Presumably the close tie-up between seeds germinating and particular conditions results from the processes of natural selection, by which plants and animals are believed to adapt to changing stresses in the world around them. Yet the species of alstroemeria looked at in these tests, and sharing notably similar responses are naturally distributed in places with rather different climates, and quite different floras. This suggests that the ancestral stock from which all these species derive possessed a germination strategy which has persisted with very little change as the different species evolved and became adapted to survive under different conditions. Germination is often spoken of as a rather plastic plant response, which is rather easily changed by circumstances. And indeed another, oft-repeated, morsel of garden lore has it that cultivated plants germinate in ways which are quite different to those of their wild ancestors because their germination responses have become adapted to the new needs and demands of crop plants. There is in fact very little evidence for this, and much more which suggests that, like the alstroemeria species, germination responses may not be easily changed, but may persist - even in the face of strong selective pressures - for long periods.

The gardener's lore, which proposed that soaking Peruvian lily seeds in warm water would make them germinate may have proved to be optimistically simple.
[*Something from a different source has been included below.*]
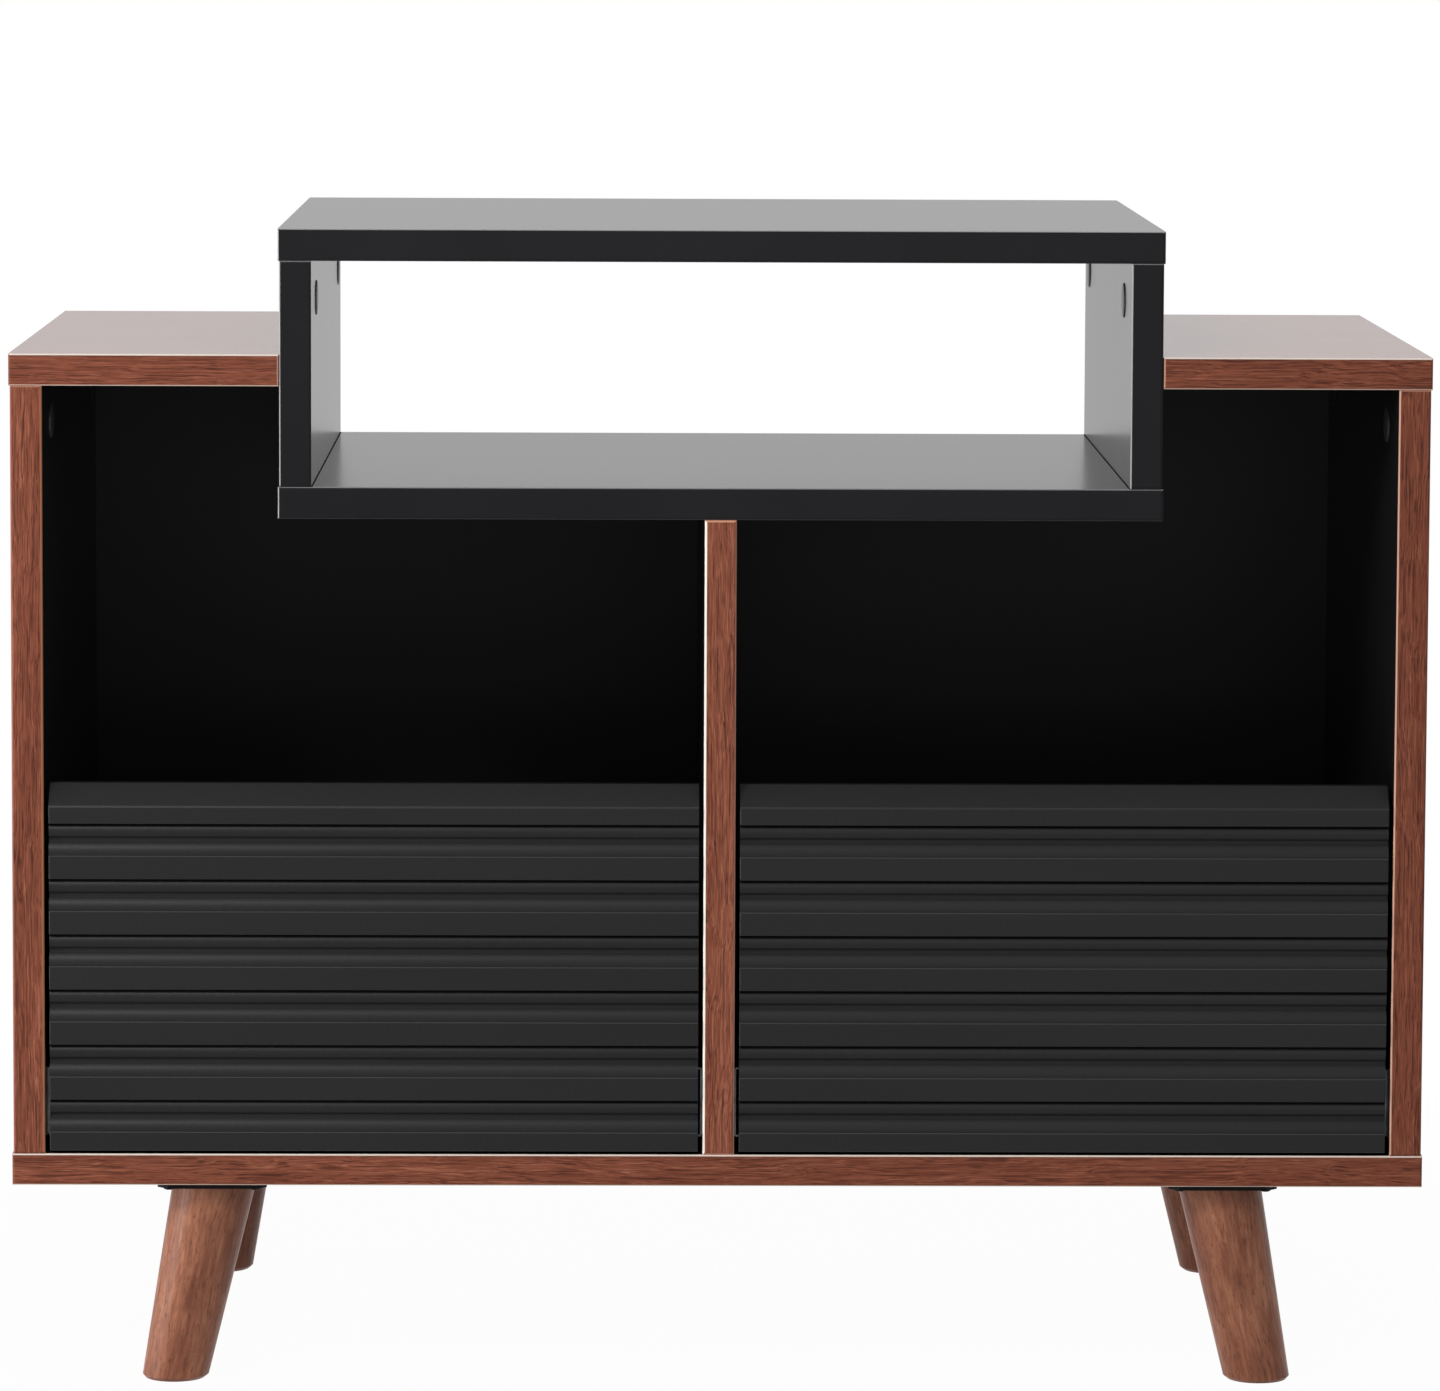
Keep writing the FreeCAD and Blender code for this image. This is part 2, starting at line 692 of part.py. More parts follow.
def ribbed_front(bay, low_x):
    """A finger-pull bevel over grooves, each of which holds two beads."""
    body = new_body(bay + "_drawer_front")
    height = size.front_height
    first_top = height - size.bevel_height - size.upper_flat
    pitch = (first_top - size.lower_flat - size.groove_height) / (size.groove_count - 1)
    corners = [(0, 0)]
    beads = []
    for number in reversed(range(int(size.groove_count.value))):
        top = first_top - number * pitch
        bottom = top - size.groove_height
        corners.append((0, bottom))
        beads += [(len(corners), size.lower_bead_rise), (len(corners) + 1, size.upper_bead_rise)]
        corners += [(size.groove_foot_depth, bottom),
                    (size.groove_valley_depth, top - size.upper_bead_height),
                    (size.groove_top_depth, top), (0, top)]
    corners += [(0, height - size.bevel_height), (size.bevel_depth, height),
                (size.front_thickness, height), (size.front_thickness, 0)]
    drawing = sketch(body, "YZ_Plane", "Section")
    outline(drawing, corners, beads)
    pad(body, drawing, front_width)
    dress(body, "Fillet", "Valleys", size.valley_radius,
          lambda edge: edge_at(edge, y=size.groove_valley_depth))
    dress(body, "Chamfer", "EasedRibs", size.rib_easing, lambda edge: edge_at(edge, y=0))
    panel_z = bay_floor_z + size.front_lift
    groove_low = drawer_bottom_z - size.drawer_groove_fit - panel_z
    side_x = size.runner_thickness + size.drawer_side - size.front_gap
    block(body, "BottomGroove",
          (side_x, size.front_thickness - size.drawer_groove, groove_low),
          (front_width - side_x, size.front_thickness,
           groove_low + size.drawer_bottom + 2 * size.drawer_groove_fit), adds=False)
    place(body, (low_x, front_y, panel_z))


def drawer(bay, walls):
    left_wall, right_wall = walls
    inner_left = left_wall + size.runner_thickness + size.drawer_side
    inner_right = right_wall - size.runner_thickness - size.drawer_side
    groove_low = drawer_bottom_z - size.drawer_groove_fit
    groove_high = drawer_bottom_z + size.drawer_bottom + size.drawer_groove_fit
    back_low_y = drawer_end_y - size.drawer_side
    ribbed_front(bay, left_wall + size.front_gap)
    for name, side, inner_x in (("left", -1, inner_left), ("right", 1, inner_right)):
        body = new_body("%s_drawer_%s_side" % (bay, name))
        low_x, high_x = ordered(inner_x, inner_x + side * size.drawer_side)
        block(body, "Blank", (low_x, drawer_y, drawer_z), (high_x, drawer_end_y, drawer_top_z))
        low_x, high_x = ordered(inner_x, inner_x + side * size.drawer_groove)
        block(body, "BottomGroove", (low_x, drawer_y, groove_low), (high_x, drawer_end_y, groove_high),
              adds=False)
    play = size.drawer_groove_fit
    reach = size.drawer_groove - play
    body = new_body(bay + "_drawer_bottom")
    block(body, "Panel", (inner_left - reach, drawer_y, drawer_bottom_z),
          (inner_right + reach, drawer_end_y, drawer_bottom_z + size.drawer_bottom))
    block(body, "FrontTongue", (inner_left + play, drawer_y - reach, drawer_bottom_z),
          (inner_right - play, drawer_y, drawer_bottom_z + size.drawer_bottom))
    body = new_body(bay + "_drawer_back")
    block(body, "Panel", (inner_left, back_low_y, drawer_bottom_z + size.drawer_bottom),
          (inner_right, drawer_end_y, drawer_top_z))
    drawer_dowels(bay, {-1: inner_left, 1: inner_right}, back_low_y + size.drawer_side / 2)


def drawer_dowels(bay, inner_faces, back_middle_y):
    """Dowels from the sides into the front, and from the back into the sides."""
    outer_end = size.drawer_dowel_length - size.drawer_dowel_bite
    levels = (drawer_z + size.drawer_dowel_inset, drawer_top_z - size.drawer_dowel_inset)
    places = []
    for side, inner_x in inner_faces.items():
        for z in levels:
            places.append(((inner_x + side * size.drawer_side / 2, drawer_y + outer_end, z),
                           facing(-Y_AXIS)))
            places.append(((inner_x - side * outer_end, back_middle_y, z), facing(side * X_AXIS)))
    master = round_master(bay + "_drawer_dowel", size.drawer_dowel_diameter, size.drawer_dowel_length,
                          size.rod_sides)
    group(bay + "_drawer_dowels", master, places)


# ---- the cabinet ------------------------------------------------------------------------------------

def build():
    bottom_panel()
    centre_divider()
    riser_floor()
    riser_top()
    back_panel()
    for name, side in SIDES.items():
        side_panel(name, side)
        top_board(name, side)
        riser_side(name, side)
    carcass_joints()
    legs()
    runners()
    for bay, walls in BAYS.items():
        drawer(bay, walls)


def check_and_export():
    doc.recompute()
    for feature in doc.Objects:
        if "Invalid" in feature.State or "Error" in feature.State:
            raise RuntimeError("%s failed: %s" % (feature.Label, feature.State))
    os.makedirs("parts", exist_ok=True)
    for part in PARTS:
        if part.Shape.isNull() or not part.Shape.isValid():
            raise RuntimeError(part.Label + " has no valid shape")
        part.Shape.exportStep("parts/%s.step" % part.Label)
        print("%-36s %d solids %10.1f cm3" % (part.Label, len(part.Shape.Solids), part.Shape.Volume / 1000))


build()
check_and_export()
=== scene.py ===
"""Looks of the record cabinet: its finishes, small fasteners and runner balls, and the studio."""
import bmesh
import bpy
import math
from mathutils import Matrix, Vector

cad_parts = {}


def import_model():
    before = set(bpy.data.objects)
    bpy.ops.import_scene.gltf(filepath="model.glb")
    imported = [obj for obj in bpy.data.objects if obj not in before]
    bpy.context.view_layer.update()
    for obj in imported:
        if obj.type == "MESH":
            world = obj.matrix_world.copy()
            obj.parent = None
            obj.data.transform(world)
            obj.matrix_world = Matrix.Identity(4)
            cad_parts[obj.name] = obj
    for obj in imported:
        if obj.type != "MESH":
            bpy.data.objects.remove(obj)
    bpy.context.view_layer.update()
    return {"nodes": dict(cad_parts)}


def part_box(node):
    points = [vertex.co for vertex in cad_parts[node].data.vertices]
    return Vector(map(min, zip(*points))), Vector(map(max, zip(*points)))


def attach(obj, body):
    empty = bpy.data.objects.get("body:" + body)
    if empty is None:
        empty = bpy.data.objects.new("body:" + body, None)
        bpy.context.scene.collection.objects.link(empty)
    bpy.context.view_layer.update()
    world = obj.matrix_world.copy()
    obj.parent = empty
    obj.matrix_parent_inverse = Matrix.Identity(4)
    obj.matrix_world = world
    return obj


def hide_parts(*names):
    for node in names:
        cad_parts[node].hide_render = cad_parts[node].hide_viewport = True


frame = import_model()

MM = 0.001
X, Y, Z = 0, 1, 2
FRONT_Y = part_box("bottom_panel")[0].y
EASING = 1.6 * MM
EDGE_BAND = 1.5 * MM
PULL_BEVEL = 12.2 * MM
BEVEL_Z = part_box("left_drawer_front")[1].z - PULL_BEVEL
LEG_LEAN = math.radians(11.4)
SOFT = 0.05 * MM


# ---- node trees -------------------------------------------------------------------------------------

def srgb(*channels):
    """A colour as it is seen on screen, 0 to 255, as the linear colour of a socket."""
    def linear(c):
        c /= 255
        return c / 12.92 if c <= 0.04045 else ((c + 0.055) / 1.055) ** 2.4
    return tuple(linear(c) for c in channels) + (1.0,)


class Finish:
    """A material's node tree, with short calls for the nodes that the finishes use."""

    def __init__(self, name):
        self.material = bpy.data.materials.new(name)
        self.material.use_nodes = True
        self.tree = self.material.node_tree
        self.shader = next(n for n in self.tree.nodes if n.type == "BSDF_PRINCIPLED")
        coords = self.tree.nodes.new("ShaderNodeTexCoord")
        self.place = coords.outputs["Object"]
        self.x, self.y, self.z = self.parts(self.place)
        self.facing = self.parts(coords.outputs["Normal"])

    def put(self, socket, value):
        if isinstance(value, bpy.types.NodeSocket):
            self.tree.links.new(value, socket)
        else:
            socket.default_value = value

    def add(self, kind, inputs, **settings):
        node = self.tree.nodes.new(kind)
        for name, value in settings.items():
            setattr(node, name, value)
        for name, value in inputs.items():
            self.put(node.inputs[name], value)
        return node

    def parts(self, vector):
        return self.add("ShaderNodeSeparateXYZ", {0: vector}).outputs[0:3]

    def math(self, operation, a, b=0.0, c=0.0):
        return self.add("ShaderNodeMath", {0: a, 1: b, 2: c}, operation=operation).outputs[0]

    def mix(self, factor, a, b):
        node = self.add("ShaderNodeMix", {"Factor": factor}, data_type="RGBA")
        self.put(node.inputs[6], a)
        self.put(node.inputs[7], b)
        return node.outputs[2]

    def span(self, value, low, high, to_low=0.0, to_high=1.0):
        """Map a range of a value to another, held at its ends."""
        inputs = {"Value": value, "From Min": low, "From Max": high, "To Min": to_low, "To Max": to_high}
        return self.add("ShaderNodeMapRange", inputs, clamp=True).outputs[0]

    def ramp(self, factor, *stops):
        """A colour ramp of (position, colour) stops."""
        node = self.add("ShaderNodeValToRGB", {"Fac": factor})
        elements = node.color_ramp.elements
        while len(elements) < len(stops):
            elements.new(0.5)
        for element, (position, colour) in zip(elements, stops):
            element.position = position
            element.color = colour
        return node.outputs["Color"]

    def combine(self, x, y, z):
        return self.add("ShaderNodeCombineXYZ", {0: x, 1: y, 2: z}).outputs[0]

    def scaled(self, vector, x, y, z):
        inputs = {0: vector, 1: (x, y, z)}
        return self.add("ShaderNodeVectorMath", inputs, operation="MULTIPLY").outputs[0]

    def noise(self, vector, scale=1.0, detail=2.0, roughness=0.5):
        inputs = {"Vector": vector, "Scale": scale, "Detail": detail, "Roughness": roughness}
        return self.add("ShaderNodeTexNoise", inputs).outputs["Fac"]

    def surface(self, colour, roughness, height, depth, strength, **constants):
        """Link the shader. depth is the height's full relief in metres."""
        self.put(self.shader.inputs["Base Color"], colour)
        self.put(self.shader.inputs["Roughness"], roughness)
        bump = self.add("ShaderNodeBump", {"Height": height, "Distance": depth, "Strength": strength})
        self.put(self.shader.inputs["Normal"], bump.outputs["Normal"])
        for name, value in constants.items():
            self.shader.inputs[name.replace("_", " ")].default_value = value
        return self.material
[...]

The reality is more complicated, but much more interesting, and provides wider opportunities for gardeners who enjoy the exercise of imagination, and are not adverse to an occasional display of the skills of their craft. In this particular enterprise the botanists in the Jodrell Laboratory at Wakehurst Place learnt a fraction more about the ways that plants are adapted to their surroundings, and about the nature of such adaptations; Messrs. Parigo and countless other gardeners benefited from a precise recipe which enabled them to germinate alstroemeria seeds, not without difficulty - but at least with certainty. Mr. Keefe returned to Bath University having successfully and, we hope enjoyably, fulfilled the conditions of his sandwich course.